Set exercise: Of the lines below, how many hold the string "from"? Give only the number.

Dataset extract:

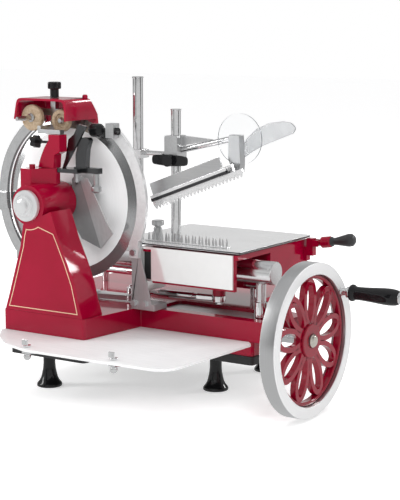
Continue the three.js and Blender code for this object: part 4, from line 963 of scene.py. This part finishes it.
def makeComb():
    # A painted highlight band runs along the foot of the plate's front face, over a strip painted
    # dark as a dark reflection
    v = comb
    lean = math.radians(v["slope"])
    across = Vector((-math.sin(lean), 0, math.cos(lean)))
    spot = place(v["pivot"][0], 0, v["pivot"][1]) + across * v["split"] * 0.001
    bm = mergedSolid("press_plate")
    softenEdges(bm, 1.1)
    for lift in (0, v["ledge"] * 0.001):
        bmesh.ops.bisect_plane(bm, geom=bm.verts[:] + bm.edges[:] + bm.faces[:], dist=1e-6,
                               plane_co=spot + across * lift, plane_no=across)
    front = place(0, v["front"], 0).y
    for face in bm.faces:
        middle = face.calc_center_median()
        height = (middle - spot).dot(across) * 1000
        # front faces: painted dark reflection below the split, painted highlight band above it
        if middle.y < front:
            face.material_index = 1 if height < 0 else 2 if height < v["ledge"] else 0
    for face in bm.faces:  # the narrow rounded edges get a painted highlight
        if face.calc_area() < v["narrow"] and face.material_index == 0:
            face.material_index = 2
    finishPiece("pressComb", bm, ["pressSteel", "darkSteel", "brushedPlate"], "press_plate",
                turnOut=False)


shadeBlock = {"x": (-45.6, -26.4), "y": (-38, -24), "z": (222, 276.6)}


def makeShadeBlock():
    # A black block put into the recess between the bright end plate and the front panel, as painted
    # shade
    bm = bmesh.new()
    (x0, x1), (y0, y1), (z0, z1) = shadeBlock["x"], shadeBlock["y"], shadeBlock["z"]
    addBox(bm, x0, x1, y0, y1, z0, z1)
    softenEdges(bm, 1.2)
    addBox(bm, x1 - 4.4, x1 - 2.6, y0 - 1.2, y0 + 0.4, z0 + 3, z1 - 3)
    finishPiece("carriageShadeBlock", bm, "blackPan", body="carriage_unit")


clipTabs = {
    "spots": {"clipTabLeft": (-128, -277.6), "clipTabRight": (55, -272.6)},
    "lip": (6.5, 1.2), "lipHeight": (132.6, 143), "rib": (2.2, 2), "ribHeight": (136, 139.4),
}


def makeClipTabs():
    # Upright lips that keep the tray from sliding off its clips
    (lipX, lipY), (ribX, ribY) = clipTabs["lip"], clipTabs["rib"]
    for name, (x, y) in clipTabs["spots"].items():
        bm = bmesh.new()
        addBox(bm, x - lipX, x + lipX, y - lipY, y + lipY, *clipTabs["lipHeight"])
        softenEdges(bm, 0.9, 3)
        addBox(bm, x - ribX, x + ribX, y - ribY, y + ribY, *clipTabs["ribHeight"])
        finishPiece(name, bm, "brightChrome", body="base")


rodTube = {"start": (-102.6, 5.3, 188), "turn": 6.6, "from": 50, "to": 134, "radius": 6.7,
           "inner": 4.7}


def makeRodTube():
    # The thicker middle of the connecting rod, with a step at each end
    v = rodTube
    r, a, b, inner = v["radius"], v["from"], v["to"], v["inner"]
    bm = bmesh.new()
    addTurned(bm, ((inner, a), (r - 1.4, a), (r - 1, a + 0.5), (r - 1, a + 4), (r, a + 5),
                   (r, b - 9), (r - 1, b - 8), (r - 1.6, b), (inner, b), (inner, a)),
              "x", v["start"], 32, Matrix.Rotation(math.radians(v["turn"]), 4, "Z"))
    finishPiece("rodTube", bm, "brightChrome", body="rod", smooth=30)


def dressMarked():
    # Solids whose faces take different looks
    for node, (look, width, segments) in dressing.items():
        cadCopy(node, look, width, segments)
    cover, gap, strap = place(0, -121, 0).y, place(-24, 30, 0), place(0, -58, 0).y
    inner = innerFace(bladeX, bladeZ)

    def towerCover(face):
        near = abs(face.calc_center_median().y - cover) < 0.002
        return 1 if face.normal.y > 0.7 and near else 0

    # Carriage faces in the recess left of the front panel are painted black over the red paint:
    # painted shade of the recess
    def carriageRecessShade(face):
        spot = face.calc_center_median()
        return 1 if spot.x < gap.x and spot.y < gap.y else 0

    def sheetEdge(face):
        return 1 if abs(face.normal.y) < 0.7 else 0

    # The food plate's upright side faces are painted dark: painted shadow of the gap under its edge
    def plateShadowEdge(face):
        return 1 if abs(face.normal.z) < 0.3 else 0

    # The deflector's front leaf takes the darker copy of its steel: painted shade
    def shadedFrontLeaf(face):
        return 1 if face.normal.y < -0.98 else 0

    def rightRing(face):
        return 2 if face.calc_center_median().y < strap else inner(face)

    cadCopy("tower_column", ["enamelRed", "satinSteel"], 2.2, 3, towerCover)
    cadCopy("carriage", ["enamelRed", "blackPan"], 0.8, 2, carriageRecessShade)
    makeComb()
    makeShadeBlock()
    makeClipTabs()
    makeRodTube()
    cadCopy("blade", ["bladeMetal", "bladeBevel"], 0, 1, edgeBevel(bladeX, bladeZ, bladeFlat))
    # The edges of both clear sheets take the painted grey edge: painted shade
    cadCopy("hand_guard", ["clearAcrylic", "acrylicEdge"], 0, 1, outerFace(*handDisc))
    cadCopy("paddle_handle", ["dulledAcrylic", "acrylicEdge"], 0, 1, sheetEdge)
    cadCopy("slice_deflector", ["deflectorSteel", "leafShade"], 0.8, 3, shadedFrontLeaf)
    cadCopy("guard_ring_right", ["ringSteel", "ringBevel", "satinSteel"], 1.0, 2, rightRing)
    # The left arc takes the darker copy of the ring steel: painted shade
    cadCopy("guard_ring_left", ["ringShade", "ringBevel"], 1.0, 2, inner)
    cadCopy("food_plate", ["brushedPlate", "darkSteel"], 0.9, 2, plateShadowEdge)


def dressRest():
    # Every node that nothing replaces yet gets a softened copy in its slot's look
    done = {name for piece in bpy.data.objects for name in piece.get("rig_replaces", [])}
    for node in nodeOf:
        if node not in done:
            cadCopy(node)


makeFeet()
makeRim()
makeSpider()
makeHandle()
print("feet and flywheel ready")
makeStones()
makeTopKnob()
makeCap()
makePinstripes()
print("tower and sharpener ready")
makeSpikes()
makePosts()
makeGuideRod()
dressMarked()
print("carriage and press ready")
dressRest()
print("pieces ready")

Response below: 4